Anisotropic Calderón Problem for a Non-Local Second Order Elliptic Operator
Susovan Pramanik
TL;DR
This work studies the anisotropic Calderón problem for a non-local second-order elliptic operator $\mathcal{L}_g^{1/2}=((-\,\Delta_g)^2+m^2 I)^{1/2}$ on closed manifolds. It develops a heat-semi-group framework to define fractional powers and analyzes the associated Cauchy data for $\mathcal{A}_g=\mathcal{L}_g^{1/2}-m I$, establishing mapping properties and symbol class for the operator. The core result shows that equality of the Cauchy data on an open set implies the existence of a diffeomorphism $\Phi$ with $\Phi^* g_2 = g_1$, i.e., geometric recovery up to gauge, by linking nonlocal data to the local Calderón-type data via heat-kernel and wave-propagation arguments and a known rigidity theorem.

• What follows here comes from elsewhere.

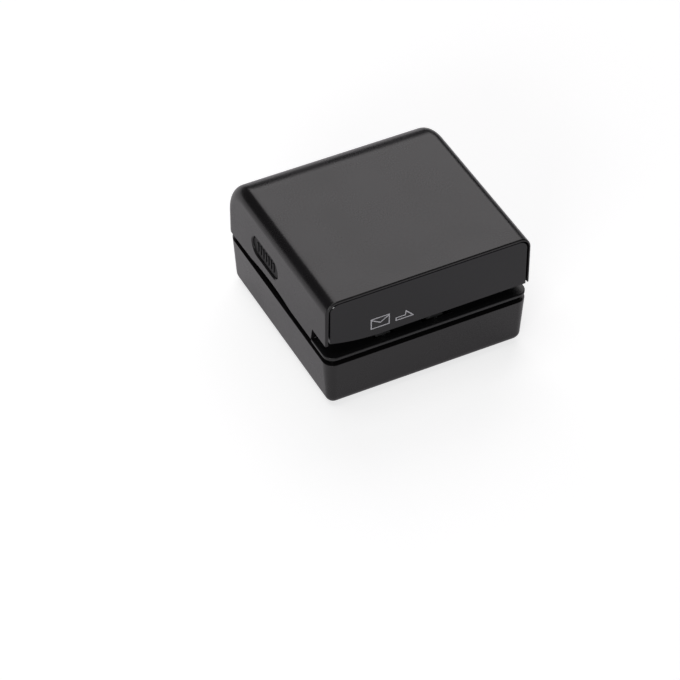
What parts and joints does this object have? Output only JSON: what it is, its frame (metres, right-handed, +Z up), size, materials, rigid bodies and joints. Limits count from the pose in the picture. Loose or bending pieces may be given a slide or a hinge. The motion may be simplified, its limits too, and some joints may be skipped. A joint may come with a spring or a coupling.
{
  "type": "electric letter opener",
  "caption": "Battery-powered desktop letter opener: drafted tub, hinged hood with a push latch, fixed front panel over a side-to-side slot, geared rollers and round knives.",
  "frame": {"origin": "middle of the outline on the surface that the feet stand on", "axes": "+X to the right along the front, +Y to the back, +Z up"},
  "size_m": [0.101, 0.1032, 0.062],
  "materials": {
    "casing": "satin-gloss moulded black",
    "panel": "glossy moulded black",
    "deck": "matt moulded black",
    "button": "glossy black with raised ribs",
    "rubber": "matt dark rubber",
    "steel_plate": "zinc-plated sheet",
    "bright_steel": "ground steel",
    "blade_steel": "hardened, polished edge",
    "screw_zinc": "bright zinc",
    "spring_steel": "nickel-plated",
    "brass": "sintered brass",
    "nylon": "natural nylon",
    "motor_can": "drawn zinc-plated steel",
    "motor_cap": "white plastic",
    "cell_wrap": "plain dark sleeve",
    "board": "green circuit board",
    "board_parts": "dark component cases"
  },
  "bodies": {
    "root": {"base_tub": "casing", "base_deck": "deck", "rubber_feet": "rubber", "case_screws": "screw_zinc", "battery_cells": "cell_wrap", "battery_contacts_front": "spring_steel", "battery_contacts_rear": "spring_steel", "front_panel": "panel", "panel_screws": "screw_zinc", "hinge_pins": "bright_steel", "latch_catch": "deck", "chassis_front_plate": "steel_plate", "chassis_rear_plate": "steel_plate", "chassis_spacers": "bright_steel", "spacer_screws": "screw_zinc", "chassis_screws": "screw_zinc", "front_bushes": "brass", "rear_bushes": "brass", "gear_axles": "bright_steel", "motor_can": "motor_can", "motor_end_cap": "motor_cap", "motor_terminals": "brass", "motor_screws": "screw_zinc", "rocker_pins": "bright_steel", "rocker_springs": "spring_steel", "trip_switch": "motor_cap", "control_board": "board", "board_parts": "board_parts"},
    "cover": {"top_cover": "casing", "latch_retainer": "deck", "latch_screws": "screw_zinc", "latch_spring": "spring_steel"},
    "latch": {"latch_button": "button"},
    "battery_door": {"battery_door": "deck"},
    "knife_spindle": {"knife_shaft": "bright_steel", "exit_roller_tyre": "rubber", "exit_roller_hub": "nylon", "knife_collars": "nylon", "upper_knife": "blade_steel", "knife_gear": "nylon", "drive_gear": "nylon"},
    "lower_spindle": {"lower_knife_shaft": "bright_steel", "lower_knife": "blade_steel", "lower_knife_nut": "screw_zinc", "lower_knife_gear": "nylon"},
    "feed_spindle": {"feed_shaft": "bright_steel", "feed_roller_tyre": "rubber", "feed_roller_hub": "nylon", "feed_gear": "nylon"},
    "idler_wheel": {"idler_gear": "nylon"},
    "compound_wheel": {"compound_gear": "nylon"},
    "motor_rotor": {"motor_shaft": "bright_steel", "motor_pinion": "brass"},
    "rocker_in": {"rocker_in": "steel_plate", "idler_axle_in": "bright_steel"},
    "rocker_out": {"rocker_out": "steel_plate", "idler_axle_out": "bright_steel"},
    "lower_roller_in": {"idler_roller_in": "rubber"},
    "lower_roller_out": {"idler_roller_out": "rubber"},
    "trip_lever": {"trip_lever": "motor_cap"}
  },
  "joints": [
    {"name": "cover_hinge", "type": "hinge", "parent": "root", "child": "cover", "pos_m": [0, 0.0473, 0.031], "axis": [-1, 0, 0], "range_deg": [0, 75]},
    {"name": "latch_press", "type": "slide", "parent": "cover", "child": "latch", "axis": [1, 0, 0], "range_m": [0, 0.002], "stiffness_N_per_m": 250, "springref_m": -0.001, "deforming": ["latch_spring"]},
    {"name": "battery_door_hinge", "type": "hinge", "parent": "root", "child": "battery_door", "pos_m": [0, 0.0353, 0.0019], "axis": [1, 0, 0], "range_deg": [0, 80]},
    {"name": "knife_spin", "type": "hinge", "parent": "root", "child": "knife_spindle", "pos_m": [0.006, -0.0316, 0.0404], "axis": [0, 1, 0], "continuous": true},
    {"name": "lower_knife_spin", "type": "hinge", "parent": "root", "child": "lower_spindle", "pos_m": [0.006, -0.0316, 0.0243], "axis": [0, 1, 0], "continuous": true},
    {"name": "feed_spin", "type": "hinge", "parent": "root", "child": "feed_spindle", "pos_m": [-0.02, -0.0316, 0.0404], "axis": [0, 1, 0], "continuous": true},
    {"name": "idler_spin", "type": "hinge", "parent": "root", "child": "idler_wheel", "pos_m": [-0.007, -0.0316, 0.04671], "axis": [0, 1, 0], "continuous": true},
    {"name": "compound_spin", "type": "hinge", "parent": "root", "child": "compound_wheel", "pos_m": [0.01886, -0.0316, 0.047], "axis": [0, 1, 0], "continuous": true},
    {"name": "motor_spin", "type": "hinge", "parent": "root", "child": "motor_rotor", "pos_m": [0.02952, -0.0316, 0.0414], "axis": [0, 1, 0], "continuous": true},
    {"name": "rocker_in_tilt", "type": "hinge", "parent": "root", "child": "rocker_in", "pos_m": [-0.011, -0.0463, 0.025], "axis": [0, 1, 0], "range_deg": [-8, 0], "stiffness_Nm_per_rad": 0.05, "springref_deg": 11.46},
    {"name": "rocker_out_tilt", "type": "hinge", "parent": "root", "child": "rocker_out", "pos_m": [0.015, -0.0463, 0.025], "axis": [0, 1, 0], "range_deg": [-8, 0], "stiffness_Nm_per_rad": 0.05, "springref_deg": 11.46},
    {"name": "lower_roller_in_spin", "type": "hinge", "parent": "rocker_in", "child": "lower_roller_in", "pos_m": [-0.02, -0.0316, 0.028], "axis": [0, 1, 0], "continuous": true},
    {"name": "lower_roller_out_spin", "type": "hinge", "parent": "rocker_out", "child": "lower_roller_out", "pos_m": [0.006, -0.0316, 0.028], "axis": [0, 1, 0], "continuous": true},
    {"name": "trip_lever_swing", "type": "hinge", "parent": "root", "child": "trip_lever", "pos_m": [-0.0415, -0.0306, 0.041], "axis": [1, 0, 0], "range_deg": [0, 16], "stiffness_Nm_per_rad": 0.002, "springref_deg": -17.19}
  ],
  "couplings": [
    {"joint": "lower_knife_spin", "follows": "knife_spin", "ratio": -1},
    {"joint": "idler_spin", "follows": "knife_spin", "ratio": -1.25},
    {"joint": "feed_spin", "follows": "knife_spin", "ratio": 1},
    {"joint": "compound_spin", "follows": "knife_spin", "ratio": -3},
    {"joint": "motor_spin", "follows": "knife_spin", "ratio": 9},
    {"joint": "lower_roller_in_spin", "follows": "knife_spin", "ratio": -1.9048},
    {"joint": "lower_roller_out_spin", "follows": "knife_spin", "ratio": -1.9048}
  ]
}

This work extends nonlocal Calderón inverse problems to the critical order $2$ and connects semigroup methods, pseudodifferential calculus, and rigidity results to recover anisotropic geometries from partial boundary measurements, with potential applications in diffusion-related imaging and physics.
Abstract
This paper investigates the anisotropic Calderón problem for a non-local elliptic operator of order 2, on closed Riemannian manifolds. We demonstrate that using the Cauchy data set, we can recover the geometry of a closed Riemannian manifold up to standard gauge.